■ Given instruction
Lines containing the string "with" are to be counted; report the total by itself.

* * *

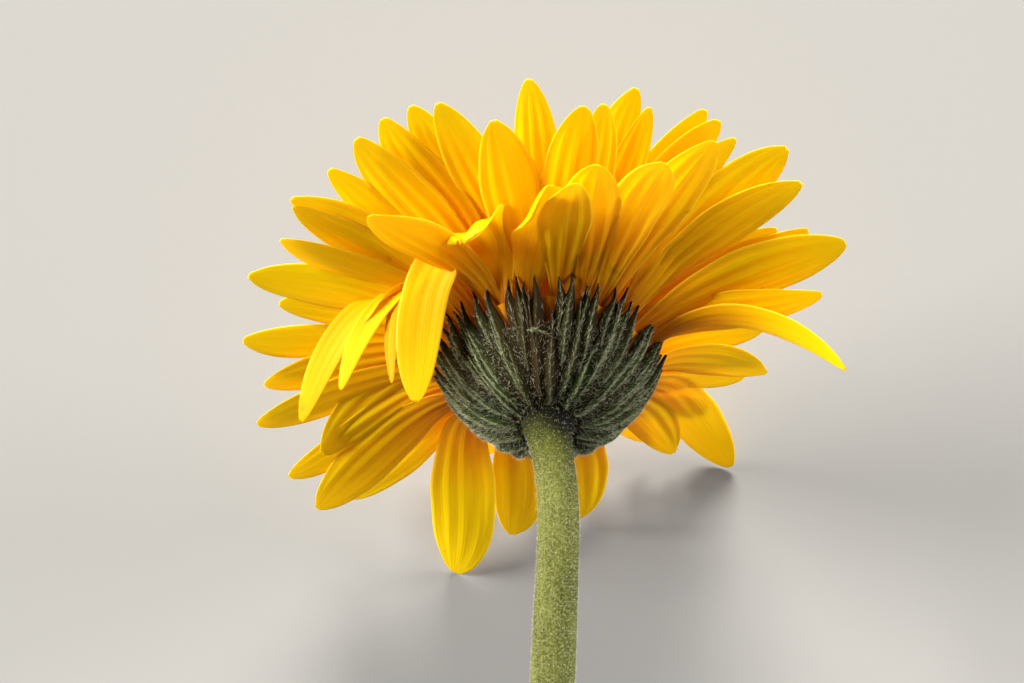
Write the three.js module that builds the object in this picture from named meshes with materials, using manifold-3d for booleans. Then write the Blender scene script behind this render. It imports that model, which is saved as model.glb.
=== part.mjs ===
import * as THREE from "three";
import Module from "manifold-3d";

// A cut gerbera daisy that lies on a table, in millimetres with +Z up.
// The stalk runs toward -Y, and the head leans on the tips of two petals with its face turned down
// and away, so that its back, a woolly green cup, looks up.

const wasm = await Module();
wasm.setup();

// Driving dimensions
const HEAD_AT = [1, 123.9, 41]; // centre of the cup's rim, above the table
const FACE_TURN = 125; // degrees that the face is turned over from looking straight up
const BLADE = 0.6; // thickness of a petal
const CUP_DEPTH = 13.3; // from the cup's rim down to the stalk
const STALK_LENGTH = 281;
const STALK_GAP = 0.3; // between the stalk's end and the cup

const rad = THREE.MathUtils.degToRad;
const at = (x, y, z) => new THREE.Vector3(x, y, z);

// The head's own frame has its origin at the centre of the cup's rim and +Z the way the face looks.
// An azimuth runs anticlockwise as seen from the stalk: 0 is to the right, 90 away from the table.
const radial = (azimuth) => at(Math.cos(rad(azimuth)), -Math.sin(rad(azimuth)), 0);

// Level, across the way out, so that out, across and +Z are a right-handed set.
const acrossOf = (out) => at(-out.y, out.x, 0).normalize();

function heading(azimuth, elevation) {
  return radial(azimuth)
    .multiplyScalar(Math.cos(rad(elevation)))
    .add(at(0, 0, Math.sin(rad(elevation))));
}

// A number from -1 to 1 that is always the same for the same seed.
function vary(seed) {
  const x = Math.sin(seed * 12.9898) * 43758.5453;
  return 2 * (x - Math.floor(x)) - 1;
}

// One closed body from loops of points, each loop anticlockwise as seen from the loops ahead of it.
// A wrapped loft joins its last loop to its first, and any other one has flat ends.
function loft(loops, wrapped = false) {
  const count = loops[0].length;
  const faces = [];
  const spans = wrapped ? loops.length : loops.length - 1;
  for (let i = 0; i < spans; i++) {
    const here = i * count;
    const next = ((i + 1) % loops.length) * count;
    for (let j = 0; j < count; j++) {
      const k = (j + 1) % count;
      faces.push(here + j, here + k, next + k, here + j, next + k, next + j);
    }
  }
  const last = (loops.length - 1) * count;
  for (let j = 1; j < count - 1 && !wrapped; j++) {
    faces.push(0, j + 1, j, last, last + j, last + j + 1);
  }
  const places = loops.flat().flatMap((p) => [p.x, p.y, p.z]);
  return new wasm.Manifold(
    new wasm.Mesh({
      numProp: 3,
      vertProperties: new Float32Array(places),
      triVerts: new Uint32Array(faces),
    }),
  );
}

// Joins bodies that cross into one, with no pocket left inside.
function fuse(bodies) {
  const shells = wasm.Manifold.union(bodies).decompose();
  return shells.reduce((most, shell) => (shell.volume() > most.volume() ? shell : most));
}

// A solid of revolution about Z, from [radius, height] points that go up the outside.
function turned(profile, sides) {
  const loops = profile.map(([radius, height]) =>
    Array.from({ length: sides }, (_, j) => {
      const angle = (2 * Math.PI * j) / sides;
      return at(radius * Math.cos(angle), radius * Math.sin(angle), height);
    }),
  );
  return loft(loops);
}

// A ring about Z, from [radius, height] points that go round its section clockwise.
function ring(profile, sides) {
  const loops = Array.from({ length: sides }, (_, j) => {
    const angle = (2 * Math.PI * j) / sides;
    return profile.map(([radius, height]) =>
      at(radius * Math.cos(angle), radius * Math.sin(angle), height),
    );
  });
  return loft(loops, true);
}

// Petals.
// Breadth of a petal at u along it, as a share of its greatest: a narrow claw, a belly past the
// middle and a blunt tip.
const BELLY = 0.62;

function breadth(u) {
  if (u < BELLY) {
    const t = u / BELLY;
    return 0.3 + 0.7 * (t * t * (3 - 2 * t)) ** 0.8;
  }
  const t = (u - BELLY) / (1 - BELLY);
  return 0.13 + 0.87 * (1 - t ** 2.3) ** 0.8;
}

// A blade along a Bezier midline, dished by a part of its width. Its breadth runs level across the
// way out at the root, turns to tipSide, and leans by twist degrees more at the tip. Its foot is
// carried straight down into the core that it grows on.
const SUNK = 1.2;
const DISH = 0.08;

function blade(midline, width, tipSide, twist, stations) {
  const curve = new THREE.CubicBezierCurve3(...midline);
  const rootSide = acrossOf(midline[0]);
  const section = (u, drop) => {
    const middle = curve.getPoint(u).sub(at(0, 0, drop));
    const along = curve.getTangent(u);
    const across = rootSide.clone().lerp(tipSide, u);
    across.addScaledVector(along, -across.dot(along)).normalize();
    across.applyAxisAngle(along, rad(twist) * u * u);
    const up = along.clone().cross(across);
    const half = (width * breadth(u)) / 2;
    const dish = DISH * width * Math.sin(Math.PI * Math.min(1, 1.05 * u));
    const point = (v, face) =>
      middle
        .clone()
        .addScaledVector(across, half * v)
        .addScaledVector(up, dish * v * v + (face * BLADE) / 2);
    return [point(1, 1), point(0, 1), point(-1, 1), point(-1, -1), point(0, -1), point(1, -1)];
  };
  return loft([section(0, SUNK), ...stations.map((u) => section(u, 0))]);
}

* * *

■ Answer to this exercise
4